**Objective:** Keep to the lines between the one holding "each corner rounded." and the one holding "for node in", inclusive, and write them out exactly.

**Given material:**
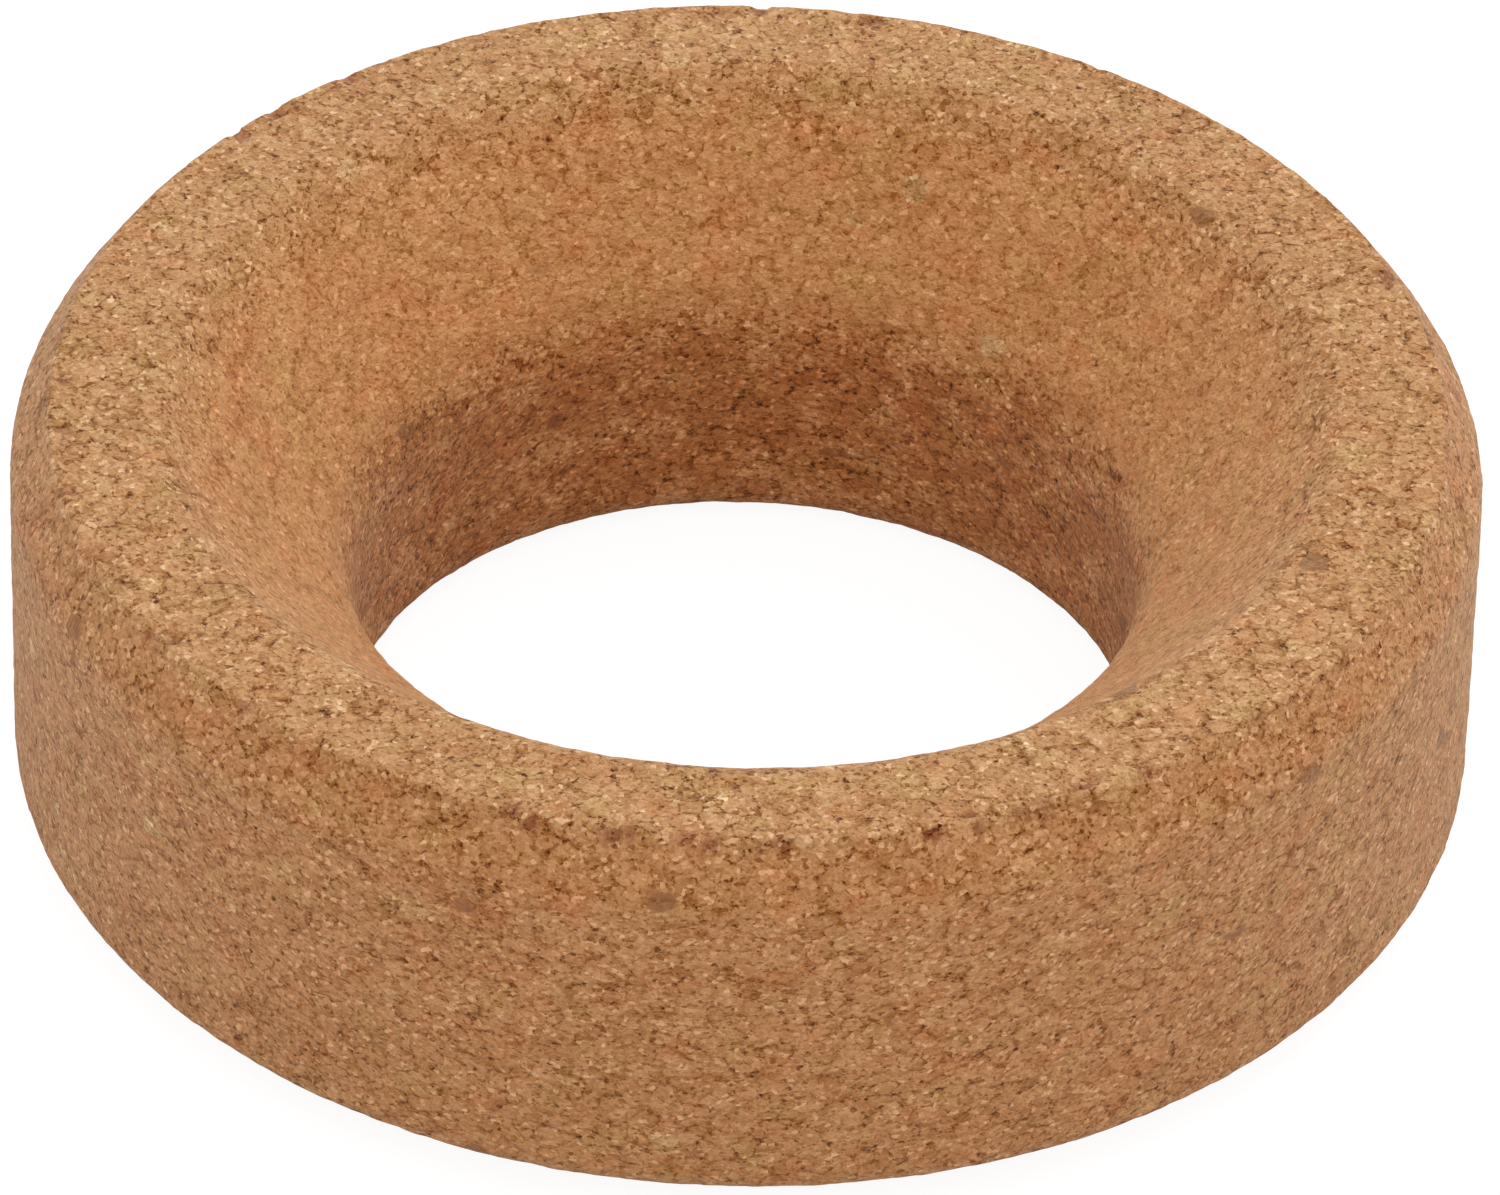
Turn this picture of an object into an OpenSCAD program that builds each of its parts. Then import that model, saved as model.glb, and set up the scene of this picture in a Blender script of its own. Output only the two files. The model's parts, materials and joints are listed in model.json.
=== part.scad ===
// Cork ring: a low ring of agglomerated cork that holds a round-bottomed flask upright.
// It is one turned piece, so its section is drawn once and revolved about the vertical axis.
// The origin is the centre of the underside, +Z is up, and sizes are in millimetres.

/* [Ring] */
// Diameter of the outer wall
outer_d = 110; // [92:1:132]
// Height from the underside to the flat rim
height = 33; // [24:1:60]
// Diameter of the straight bore
bore_d = 59; // [36:1:76]

/* [Bowl] */
// Width of the flat rim around the bowl's mouth
rim_w = 8.4; // [2:0.2:18]
// Slope of the bowl's side above the horizontal, in degrees
bowl_slope = 44; // [25:1:60]
// Radius that rounds the rim over into the bowl
mouth_round = 3; // [0.5:0.5:8]
// Radius that rounds the bowl's side into the bore
neck_round = 8.5; // [1:0.5:16]

/* [Rim bevel] */
// How far the bevel at the rim runs inwards from the wall
rim_bevel_w = 3; // [1:0.2:6]
// How far the bevel runs down the wall
rim_bevel_h = 4.4; // [2:0.2:10]
// Radius on the crisp edge between the rim and its bevel
rim_edge_round = 0.5; // [0.1:0.1:3]
// Radius that softens the bevel into the wall
rim_bevel_round = 4; // [0.5:0.5:8]

/* [Foot] */
// How far the bevel at the foot runs inwards from the wall
foot_bevel_w = 4.8; // [1:0.2:8]
// How far the bevel runs up the wall
foot_bevel_h = 3; // [1:0.2:8]
// Radius that softens the wall into the bevel
foot_bevel_round = 2; // [0.5:0.5:4]
// Radius on the edge between the bevel and the underside
foot_edge_round = 1; // [0.2:0.2:4]
// Radius on the bore's lower edge
bore_edge_round = 3; // [0.5:0.5:6]

/* [Hidden] */
$fn = 180;
hair = 0.001;

outer_r = outer_d / 2;
bore_r = bore_d / 2;
mouth_r = outer_r - rim_bevel_w - rim_w;
bowl_depth = (mouth_r - bore_r) * tan(bowl_slope);

// The section's corners before rounding, anticlockwise from the bore's lower edge.
// Each is [radius from the axis, height above the underside, rounding radius].
SECTION_CORNERS = [
    [bore_r, 0, bore_edge_round],
    [outer_r - foot_bevel_w, 0, foot_edge_round],
    [outer_r, foot_bevel_h, foot_bevel_round],
    [outer_r, height - rim_bevel_h, rim_bevel_round],
    [outer_r - rim_bevel_w, height, rim_edge_round],
    [mouth_r, height, mouth_round],
    [bore_r, height - bowl_depth, neck_round]
];

// A corner's place in the section, and the unit direction from one place to another.
function place(corner) = [corner[0], corner[1]];
function direction(from, to) = (to - from) / norm(to - from);

// What the rounding takes off a convex corner: the tip, outside a circle that rests
// against both of the corner's sides. The circle is a hair larger than the radius,
// so that it crosses the sides cleanly instead of only touching them.
module corner_waste(before, corner, after) {
    tip = place(corner);
    radius = corner[2];
    back = direction(tip, place(before));
    ahead = direction(tip, place(after));
    half_angle = acos(back * ahead) / 2;
    side = radius / tan(half_angle);
    inward = (back + ahead) / norm(back + ahead);
    difference() {
        polygon([tip - inward * side, tip + back * side, tip + ahead * side]);
        translate(tip + inward * radius / sin(half_angle))
            circle(r = radius + hair);
    }
}

// The ring's section: a convex outline with each corner rounded.
module section() {
    count = len(SECTION_CORNERS);
    difference() {
        polygon([for (corner = SECTION_CORNERS) place(corner)]);
        for (i = [0 : count - 1])
            corner_waste(
                SECTION_CORNERS[(i + count - 1) % count],
                SECTION_CORNERS[i],
                SECTION_CORNERS[(i + 1) % count]
            );
    }
}

module cork_ring() {
    color([0.75, 0.56, 0.39])
        rotate_extrude()
            section();
}

cork_ring();
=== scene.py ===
"""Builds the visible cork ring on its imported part, with a plain studio round it."""

import json
import math

import bpy
import numpy as np
from bpy.props import FloatProperty, FloatVectorProperty, IntProperty, PointerProperty
from mathutils import Matrix, Vector


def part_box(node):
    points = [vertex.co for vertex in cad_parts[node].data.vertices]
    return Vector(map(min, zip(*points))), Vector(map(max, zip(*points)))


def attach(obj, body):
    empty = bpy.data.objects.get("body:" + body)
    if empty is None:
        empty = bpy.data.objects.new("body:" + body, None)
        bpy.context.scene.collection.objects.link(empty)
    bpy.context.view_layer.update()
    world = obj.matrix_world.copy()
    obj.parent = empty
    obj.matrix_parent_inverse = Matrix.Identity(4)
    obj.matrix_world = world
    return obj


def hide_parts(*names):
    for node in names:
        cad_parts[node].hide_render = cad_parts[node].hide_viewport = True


bl_info = {
    "name": "Cork Ring",
    "version": (1, 0, 0),
    "blender": (4, 5, 0),
    "location": "3D View > Sidebar > Cork Ring",
    "description": "Builds the visible cork ring on its packed part, with a plain studio",
    "category": "Add Mesh",
}

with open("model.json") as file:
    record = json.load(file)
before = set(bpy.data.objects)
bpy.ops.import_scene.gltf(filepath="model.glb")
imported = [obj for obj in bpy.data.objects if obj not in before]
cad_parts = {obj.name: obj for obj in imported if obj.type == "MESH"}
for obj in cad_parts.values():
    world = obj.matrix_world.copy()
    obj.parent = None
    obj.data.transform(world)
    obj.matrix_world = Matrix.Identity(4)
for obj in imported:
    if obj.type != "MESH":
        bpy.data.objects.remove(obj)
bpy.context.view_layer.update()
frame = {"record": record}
ring_low, ring_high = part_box("cork_ring")
mounts = {mount["name"]: mount for mount in frame["record"]["mounts"]}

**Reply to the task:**
// The ring's section: a convex outline with each corner rounded.
module section() {
    count = len(SECTION_CORNERS);
    difference() {
        polygon([for (corner = SECTION_CORNERS) place(corner)]);
        for (i = [0 : count - 1])
            corner_waste(
                SECTION_CORNERS[(i + count - 1) % count],
                SECTION_CORNERS[i],
                SECTION_CORNERS[(i + 1) % count]
            );
    }
}

module cork_ring() {
    color([0.75, 0.56, 0.39])
        rotate_extrude()
            section();
}

cork_ring();
=== scene.py ===
"""Builds the visible cork ring on its imported part, with a plain studio round it."""

import json
import math

import bpy
import numpy as np
from bpy.props import FloatProperty, FloatVectorProperty, IntProperty, PointerProperty
from mathutils import Matrix, Vector


def part_box(node):
    points = [vertex.co for vertex in cad_parts[node].data.vertices]
    return Vector(map(min, zip(*points))), Vector(map(max, zip(*points)))


def attach(obj, body):
    empty = bpy.data.objects.get("body:" + body)
    if empty is None:
        empty = bpy.data.objects.new("body:" + body, None)
        bpy.context.scene.collection.objects.link(empty)
    bpy.context.view_layer.update()
    world = obj.matrix_world.copy()
    obj.parent = empty
    obj.matrix_parent_inverse = Matrix.Identity(4)
    obj.matrix_world = world
    return obj


def hide_parts(*names):
    for node in names:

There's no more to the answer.